6) get_probe_search_cpu_time
Calculates the total time taken for the execution of all the jobs making up
the Southern blot probe search. Does this by parsing the output files written
by LSF

7) delete_job_results
Deletes the results from the database of a job - presumably which are
erroneous due to a system failure.

8) delete_probe_search
Deletes the whole probe design from the database, when it is no longer needed
or possibly the coorinates were specified incorrectly.


D. Performance
--------------

Results seem favourable when compared to a number of manually-designed probes
(see the paper) that have been used successfully by Genes to Cognition
research programme at the Wellcome Trust Sanger Institute.

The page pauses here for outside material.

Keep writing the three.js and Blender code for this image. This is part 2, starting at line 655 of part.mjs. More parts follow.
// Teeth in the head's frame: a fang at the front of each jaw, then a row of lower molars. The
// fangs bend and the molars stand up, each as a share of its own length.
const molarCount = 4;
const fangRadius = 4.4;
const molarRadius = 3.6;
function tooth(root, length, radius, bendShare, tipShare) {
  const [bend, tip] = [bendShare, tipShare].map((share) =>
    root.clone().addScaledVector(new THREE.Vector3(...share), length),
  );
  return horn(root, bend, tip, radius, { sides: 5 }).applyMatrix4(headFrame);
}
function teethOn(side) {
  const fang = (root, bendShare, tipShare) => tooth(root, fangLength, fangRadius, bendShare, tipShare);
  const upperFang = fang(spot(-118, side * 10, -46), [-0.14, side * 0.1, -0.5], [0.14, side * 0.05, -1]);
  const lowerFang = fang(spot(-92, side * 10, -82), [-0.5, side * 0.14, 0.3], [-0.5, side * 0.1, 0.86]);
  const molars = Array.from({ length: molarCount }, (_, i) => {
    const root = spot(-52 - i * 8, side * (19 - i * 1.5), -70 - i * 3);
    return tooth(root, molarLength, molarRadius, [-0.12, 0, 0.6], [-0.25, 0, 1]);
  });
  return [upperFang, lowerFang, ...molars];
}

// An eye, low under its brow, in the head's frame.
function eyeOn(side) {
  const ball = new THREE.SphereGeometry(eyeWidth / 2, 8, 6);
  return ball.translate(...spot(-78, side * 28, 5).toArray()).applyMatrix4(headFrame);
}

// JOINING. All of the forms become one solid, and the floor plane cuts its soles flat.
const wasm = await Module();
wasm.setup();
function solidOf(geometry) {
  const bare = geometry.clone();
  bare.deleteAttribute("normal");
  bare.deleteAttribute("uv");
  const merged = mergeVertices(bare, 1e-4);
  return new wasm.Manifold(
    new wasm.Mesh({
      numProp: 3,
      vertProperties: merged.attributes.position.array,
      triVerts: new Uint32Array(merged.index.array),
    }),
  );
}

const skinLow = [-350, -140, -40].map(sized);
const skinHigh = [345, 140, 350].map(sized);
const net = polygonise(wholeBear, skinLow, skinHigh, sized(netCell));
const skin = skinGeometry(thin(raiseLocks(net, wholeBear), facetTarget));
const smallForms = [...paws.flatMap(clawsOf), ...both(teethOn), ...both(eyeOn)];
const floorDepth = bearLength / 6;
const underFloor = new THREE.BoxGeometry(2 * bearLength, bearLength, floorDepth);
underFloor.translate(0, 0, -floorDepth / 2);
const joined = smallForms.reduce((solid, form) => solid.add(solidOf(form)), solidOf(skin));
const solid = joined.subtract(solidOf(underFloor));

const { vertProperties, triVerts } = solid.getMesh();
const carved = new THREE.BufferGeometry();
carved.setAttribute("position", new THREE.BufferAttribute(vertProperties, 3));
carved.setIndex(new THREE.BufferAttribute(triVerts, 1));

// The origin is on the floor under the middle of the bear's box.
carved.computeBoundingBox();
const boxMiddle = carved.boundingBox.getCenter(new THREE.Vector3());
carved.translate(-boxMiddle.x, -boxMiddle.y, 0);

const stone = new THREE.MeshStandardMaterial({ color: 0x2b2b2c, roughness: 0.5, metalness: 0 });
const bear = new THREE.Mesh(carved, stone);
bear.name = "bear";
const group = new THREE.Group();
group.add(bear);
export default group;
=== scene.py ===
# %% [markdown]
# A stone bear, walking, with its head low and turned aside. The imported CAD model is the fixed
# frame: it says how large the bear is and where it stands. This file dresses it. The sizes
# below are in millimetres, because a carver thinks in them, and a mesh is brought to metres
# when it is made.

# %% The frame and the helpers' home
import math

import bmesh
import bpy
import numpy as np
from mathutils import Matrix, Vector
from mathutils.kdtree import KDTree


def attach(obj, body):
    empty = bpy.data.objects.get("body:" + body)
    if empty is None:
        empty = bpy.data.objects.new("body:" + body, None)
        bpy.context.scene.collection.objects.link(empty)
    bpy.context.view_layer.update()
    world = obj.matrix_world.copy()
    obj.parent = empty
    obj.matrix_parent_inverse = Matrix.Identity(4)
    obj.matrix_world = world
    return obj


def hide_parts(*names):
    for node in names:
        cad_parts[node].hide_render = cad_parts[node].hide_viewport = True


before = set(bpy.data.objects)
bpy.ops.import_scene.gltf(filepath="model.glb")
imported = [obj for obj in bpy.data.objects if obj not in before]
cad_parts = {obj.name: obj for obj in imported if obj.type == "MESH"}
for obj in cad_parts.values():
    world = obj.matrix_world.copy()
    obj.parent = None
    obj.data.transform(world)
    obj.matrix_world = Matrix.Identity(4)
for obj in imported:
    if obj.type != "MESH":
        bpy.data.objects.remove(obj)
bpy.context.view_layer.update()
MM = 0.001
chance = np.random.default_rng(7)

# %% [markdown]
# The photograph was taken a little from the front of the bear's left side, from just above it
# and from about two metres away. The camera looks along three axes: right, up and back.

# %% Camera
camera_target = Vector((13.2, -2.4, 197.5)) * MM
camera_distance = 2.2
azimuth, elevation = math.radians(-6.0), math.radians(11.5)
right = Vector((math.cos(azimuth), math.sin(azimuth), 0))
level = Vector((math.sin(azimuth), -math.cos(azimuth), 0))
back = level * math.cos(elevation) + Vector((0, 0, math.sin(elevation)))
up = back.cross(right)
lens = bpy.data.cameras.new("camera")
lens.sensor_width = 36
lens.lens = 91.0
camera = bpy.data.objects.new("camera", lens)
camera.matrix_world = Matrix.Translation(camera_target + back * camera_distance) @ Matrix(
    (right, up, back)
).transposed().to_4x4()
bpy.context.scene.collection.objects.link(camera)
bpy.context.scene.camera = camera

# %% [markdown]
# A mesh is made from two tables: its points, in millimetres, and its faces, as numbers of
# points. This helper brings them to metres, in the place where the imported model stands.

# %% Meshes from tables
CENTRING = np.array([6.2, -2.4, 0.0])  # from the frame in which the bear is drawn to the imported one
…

Experimentally validation has been performed on a set of the probes
automatically designed by the software (see the paper).


E. Available documentation
--------------------------

All the scripts making up the Southern blot probe design system contain
POD documentation detailing their use and command line parameters.
Should the scripts be run with an invalid parameter combination then the
documentation is automatically displayed in order to guide the user.

The configuration files for each of the scripts (present in the conf
directory of the package) are commented as to the function and meaning of
their various sections and options.

The GeneTargeting API modules utilised for Southern blot design are
documented with POD which can be displayed with 'perldoc Module_name.pm'
or perldoc classname, such as  perldoc GeneTargeting::Utils::Exonerate

Other documentation files include

southern_blot_design/docs/
    southern_blot_probe_design.txt          (this file)    
    example_run.txt
    example_run_output/			    


F. Package directory structure
------------------------------

GeneTargeting/
    conf/                           example programme config files
    docs/                           documentation
    modules/                        
        GeneTargeting/
            DBEntry/                
            DBSQL/
            Utils/
    scripts/                        deployed scripts
        run/                        runner scripts started by pipeline

G. Environment variables
------------------------

GeneTargetingConfDir - full path to the conf directory
GeneTargetingBaseDir - full path to the southern_blot_design directory


H. Program configuration files
------------------------------

Each of the five programmes requires a windows-style .ini configuration file.
These should be stored in the directory pointed to by the environment
variable GeneTargetingConfDir.

Sections of the supplied .ini configuration files group related
configuration options, and are commented.


I. Perl modules required
------------------------

    name                        version tested              
    ----                        --------------              

    Bio                         1.5.0
    Bio::Ensembl                branch 32
    Bio::Tools::Run             1.4
    Config::IniFiles            2.38
    DBI                         1.32
    GD                          2.17

Note other modules may be required by the above modules, please see their
documentation should "Can't locate Module.pm" errors arise.


J. Other applications required
------------------------------

exonerate                       exonerate-1.0.0
primer3                         primer3_1.0.0
LSF                             5.1 from Platform Computing Corp.